Bu şehrin ilçelerinden biri olan Ergani, doğal güzellikleri ve inanç turizmi açısından önemli bir potansiyele sahiptir. Ergani’nin en dikkat çekici yapılarından biri de Haburman Köprüsü’dür.

Haburman Köprüsü, Ergani ilçesinin batısında, Sinek Çayı üzerine kurulmuş bir köprüdür. Çermik Köprüsü olarak da bilinir. Bu köprü, Artuklular döneminde, 1179 yılında, Necmeddin Alpi’nin kızı Zübeyde Hatun tarafından yaptırılmıştır. Kesme taştan inşa edilmiş olan köprü, üç gözlü bir yapıdır. Ortadaki büyük kemerin açıklığı 19 metre, yanlardaki küçük kemerlerin açıklığı ise 5-7 metre arasındadır. Köprünün uzunluğu 106 metre, genişliği ise 4,90 metredir.

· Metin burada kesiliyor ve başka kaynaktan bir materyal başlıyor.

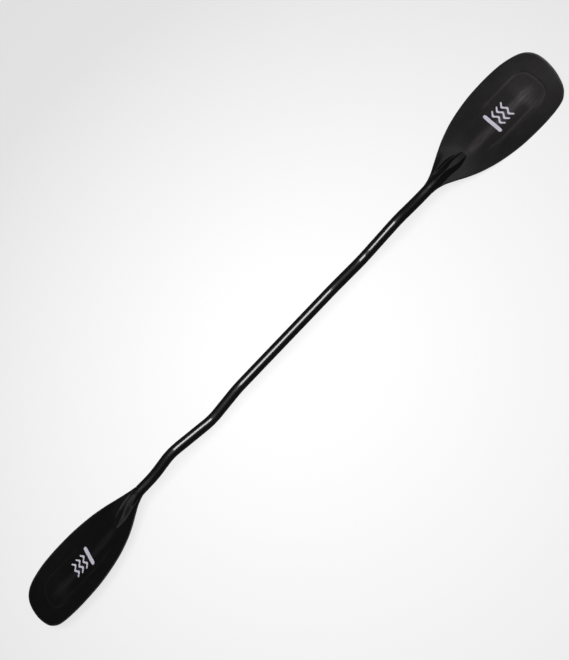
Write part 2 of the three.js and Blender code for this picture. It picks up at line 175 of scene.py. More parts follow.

Haburman Köprüsü, tarih boyunca çeşitli tamirler görmüştür. Son esaslı onarımı 1927 yılında Çermik Kaymakamı Hikmet Bey ile Belediye Başkanı Rifat Bey tarafından yaptırılmıştır. Köprünün üzerinde Arapça bir kitabe bulunmaktadır. Kitabede köprünün kim tarafından ve ne zaman yaptırıldığı belirtilmektedir.

Haburman Köprüsü, sadece tarihi bir miras değil, aynı zamanda manevi bir değerdir. Yöre halkı bu köprüye büyük saygı duymaktadır. Köprünün yanında bulunan makamda Hz. Zülkifl’in (a.s.) kaldığına inanılmaktadır. Bu nedenle burası ziyaretgah olarak kabul edilmektedir. Ziyaretçiler buraya gelerek namaz kılar, dua eder, kurban keser ve dilek tutarlar.

Haburman Köprüsü’nün bir diğer özelliği de burada açan ve buraya özgü olan makam çiçeğidir. Bir rivayete göre Zülkifl Peygamber’in terinin damladığı her yerde bu çiçek açmıştır. Bu çiçek, yöre halkı tarafından şifa kaynağı olarak görülmektedir.

Haburman Köprüsü, doğa turizmi için de önemli bir cazibe merkezidir. Buraya gelen ziyaretçiler, eşsiz manzarayı seyredebilir, fotoğraf çekebilir, piknik yapabilir veya yürüyüş yapabilirler. Ayrıca burada bulunan kayalıklar kaya tırmanışı yapmak isteyenlere sayısızca tırmanış parkuru sunmaktadır.

Haburman Köprüsü, Diyarbakır’ın gizli kalmış bir hazinesidir. Bu köprüyü ziyaret etmek hem tarihe tanıklık etmek hem de doğanın güzelliğini yaşamak demektir.